The Ohio project was in the 24 committed capital and really it was just as we refined with our customer and there was a modest timing shift. You know, it benefited us well, by moving us out of winter construction, which de-risked the execution side of this project.
But what it had the effect of doing is we move forward a few months and it moved into the 23 window. So that shift is really just a timing shift of committed capital. So you're right, it takes a big chunk of committed capital out of 2024. And.
the same. And so, like David says, what we've got is on a committed level as well within that cash flow. And then with our, you know, as you can see on that on that slide, we kind of talk about on page eight, we've got a lot of potential organic backlog that's out that we're reviewing and
and I'm kind of evaluating at this time and we'll provide updates you know, either third quarter or the end of the year most likely of additional projects is a part of that. But you're right, we're going to keep that inside the cash flow, inside the leverage that we've talked about.
I think the key thing is that we expect to be back to four or less on a proportional basis, which is a higher threshold than when we spun the company because that four was originally measured on an on balance sheet basis. So, yeah, I expect there'll be a combination of incremental organic opportunities that emerge before year-end.
But I also expect there'll be some uncommitted free cash flow that'll kind of go towards the balance sheet as well.

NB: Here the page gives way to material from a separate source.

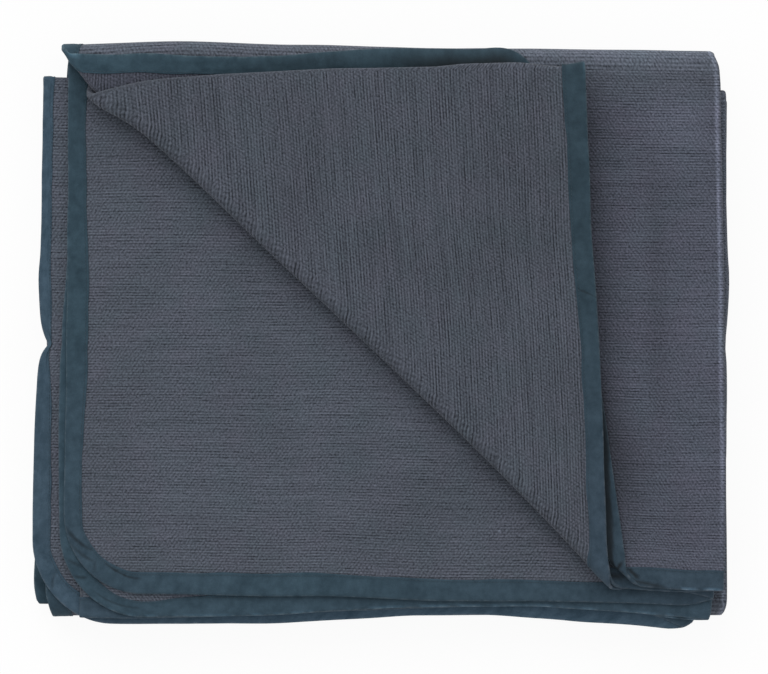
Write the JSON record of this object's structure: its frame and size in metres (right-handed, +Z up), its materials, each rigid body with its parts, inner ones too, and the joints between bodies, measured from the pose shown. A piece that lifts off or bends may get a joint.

Got it. Helpful color. Thanks, guys. The second one, quickly just related to natural gas storage. I've seen a lot of your peers kind of lean into that more aggressively. Economics there been improving. Curious, you're thinking about your ability to expand on that front and if that's something that maybe is already considered inside that long term capital plan. Yeah, storage has been a bright spot in the portfolio for the last six months. We.
We did lean on that pretty good in the second quarter and termed up at some pretty attractive rates some of the
capacity that's just naturally rolling from year to year in the portfolio. So that was step number one. I'd say you're alluding to step number two is looking for expansion opportunities. Our team is assessing that right now.
To stay tuned on that, more to come as we get a better sense of this market going to hold at these higher values and where potential expansion opportunities would exist. Great. That's all I have today, guys. Thanks for the time. Yep. We'll go next to Keith Stanley at Wolf Research. Hi. Thank you. First, maybe I could start with the Haynesville.
Just any high-level commentary on where you see volumes directionally on your system over the next year? Is it up meaningfully? Is it flattish? And any color on what producers are saying about how they're approaching activity with the forward curve strengthening and some of the LNG facilities coming on? Sure. Why don't I just start on with the first questions? We're looking at volume growth. We're expecting volume growth towards the back end of the year.